Here’s the bottom line of this blog: If you’ve never attended Maranatha Baptist Church in Plains, Georgia, to hear President Jimmy Carter teach Sunday school, you need to put that on your short term bucket list.
This is a unique experience. One-of-a-kind. Unparalleled. This humble Christian, former President of the most powerful nation on earth and winner of the Nobel Peace Prize, stands in front of a sanctuary full (about 300 people) of pilgrims to Plains almost every Sunday. He delivers, without notes, his understanding of a selected Bible text.
Maranatha Baptist Church invited me to preach for them today (April 30) and next Sunday (May 7). Home from my four months in Connecticut, I gladly accepted.
Long an admirer of Jimmy and Rosalynn Carter, I’ve looked forward to being in Plains at the same time as the Carters so I could participate in Sunday school at Maranatha Baptist Church. My daughter Julie and I attended the Baptist World Alliance in Birmingham, England, in 2005, and President Carter taught the Sunday school lesson there to a couple thousand of us gathered in a civic arena of some sort. That was a good, but different, experience.
The church members of Maranatha, a small congregation, are the unsung heroes of this ministry. They arrive at the church as early as 5:30 on Sunday morning to begin their hospitality ministry to out-of-town, out-of-state, and out-of-country guests. This morning, worshipers gathered from half a dozen or more countries and twenty or thirty states. The locals are gracious in sharing their church with visitors from afar, as well as with Secret Service agents. Before Sunday school, the church’s guests are given an often-humorous lecture about protocol, what to expect, and what not to expect. No clapping. You don’t clap for your Sunday school teacher, after all, do you? Today, Jill Stuckey gave the speech. She charmed everyone, but she was also clear about appropriate behavior. This is a Baptist church, after all. You can’t be too careful.

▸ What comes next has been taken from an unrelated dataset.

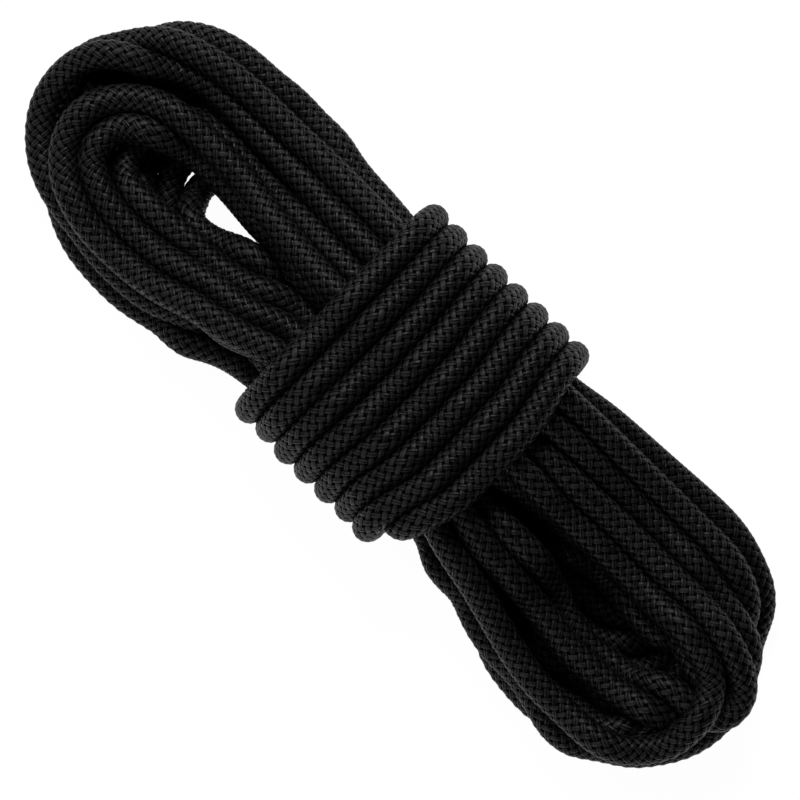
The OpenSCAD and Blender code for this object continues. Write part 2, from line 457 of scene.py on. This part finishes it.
@dataclass
class Settling:
    """Lets the rope's weight and its own thickness press the route together.

    step is the length between the route's points, and thickness how near two
    strands can come. In the last passes all but contact works by last_ease of
    its strength. A tether draws each point back to its laid place, and in height
    with tether_up of its strength. Near strands are looked for once in
    search_every passes, out to search_reach times the thickness.
    """

    step: float = 3.0
    thickness: float = 9.95
    floor: float = HankRoute.floor
    passes: int = 260
    last_passes: int = 70
    last_ease: float = 0.3
    search_every: int = 8
    search_reach: float = 1.3
    tether: float = 0.03
    tether_up: float = 0.3
    weight: float = 0.10
    stiffness: float = 0.25
    bending: float = 1.2
    tension: float = 0.3
    presses: int = 3
    push: float = 1.25
    evening: float = 0.25

    def near_pairs(self, points: np.ndarray) -> tuple[np.ndarray, np.ndarray]:
        """Finds the points of other stretches of rope that are close by.

        Args:
            points: The route.

        Returns:
            The pairs' first and second indices.
        """
        skip = int(round(2 * self.thickness / self.step))
        squares = (points**2).sum(axis=1)
        apart = squares[:, None] + squares[None, :] - 2 * points @ points.T
        first, second = np.nonzero(np.triu(apart < (self.search_reach * self.thickness) ** 2, skip + 1))
        return first, second

    def pull(self, points: np.ndarray, target: np.ndarray, closing: bool) -> np.ndarray:
        """Straightens the rope a little, draws it to its target and lets it sink.

        Args:
            points: The route.
            target: The route as it was laid.
            closing: True in the last passes, when contact matters most.

        Returns:
            The moved route.
        """
        curl = np.zeros_like(points)
        curl[1:-1] = (points[:-2] + points[2:]) / 2 - points[1:-1]
        change = np.zeros_like(points)
        change[1:-1] = (curl[:-2] + curl[2:]) / 2 - curl[1:-1]
        ease_off = self.last_ease if closing else 1.0
        moved = points + self.stiffness * (curl * self.tension * ease_off - self.bending * change)
        moved = moved + self.tether * ease_off * (target - moved) * [1.0, 1.0, self.tether_up]
        moved[:, 2] -= self.weight * ease_off
        return moved

    def press(self, points: np.ndarray, first: np.ndarray, second: np.ndarray) -> np.ndarray:
        """Pushes stretches apart where they lie in each other, and up off the floor.

        Args:
            points: The route.
            first: First index of each close pair.
            second: Second index of each close pair.

        Returns:
            The moved route.
        """
        way = points[second] - points[first]
        apart = np.linalg.norm(way, axis=1)
        deep = apart < self.thickness
        first, second = first[deep], second[deep]
        move = way[deep] * ((self.thickness - apart[deep]) / np.maximum(apart[deep], TINY) / 2)[:, None]
        total = np.zeros_like(points)
        hits = np.zeros(len(points))
        np.add.at(total, first, -move)
        np.add.at(total, second, move)
        np.add.at(hits, first, 1)
        np.add.at(hits, second, 1)
        moved = points + total / np.maximum(hits, 1)[:, None] * self.push
        moved[:, 2] = np.maximum(moved[:, 2], self.floor)
        return moved

    def even_out(self, points: np.ndarray) -> np.ndarray:
        """Brings the route's steps nearer to one length.

        Args:
            points: The route.

        Returns:
            The moved route.
        """
        links = np.diff(points, axis=0)
        lengths = np.linalg.norm(links, axis=1)
        slack = links * ((lengths - lengths.mean()) / np.maximum(lengths, TINY) * self.evening)[:, None]
        moved = points.copy()
        moved[:-1] += slack
        moved[1:] -= slack
        return moved

    def settled(self, target: np.ndarray) -> np.ndarray:
        """Settles a route.

        Args:
            target: The route as it was laid.

        Returns:
            The route after all passes.
        """
        points = target.copy()
        for number in range(self.passes):
            if number % self.search_every == 0:
                first, second = self.near_pairs(points)
            points = self.pull(points, target, number >= self.passes - self.last_passes)
            for _ in range(self.presses):
                points = self.press(points, first, second)
            points = self.even_out(points)
        return points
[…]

After church, members and guests are likely to adjourn to The Cafeteria, a local eatery owned by Jody Monts. I ate supper there Saturday night, pork chops and turnips, and she asked me if I was in town to go to Sunday school. I told her I was preaching. I ate lunch there again today, baked chicken, dressing, collards, and sweet potato pie. There were other choices, but snails were not on the menu if you’re hoping for French food. This is Southern cooking. I’ll weigh four hundred pounds by this time next week.
I’ve not been in Plains for twenty-four hours yet. But I’m enthusiastic about being here. Nearby is Koinonia Farms and I’m going there tomorrow with a church member. I’ll report on the remainder of the week, I’m sure, but I wanted to get this message across:
Plan a trip to Jimmy Carter’s Sunday school class at Maranatha Baptist Church in Plains, Georgia. You’ll thank yourself later!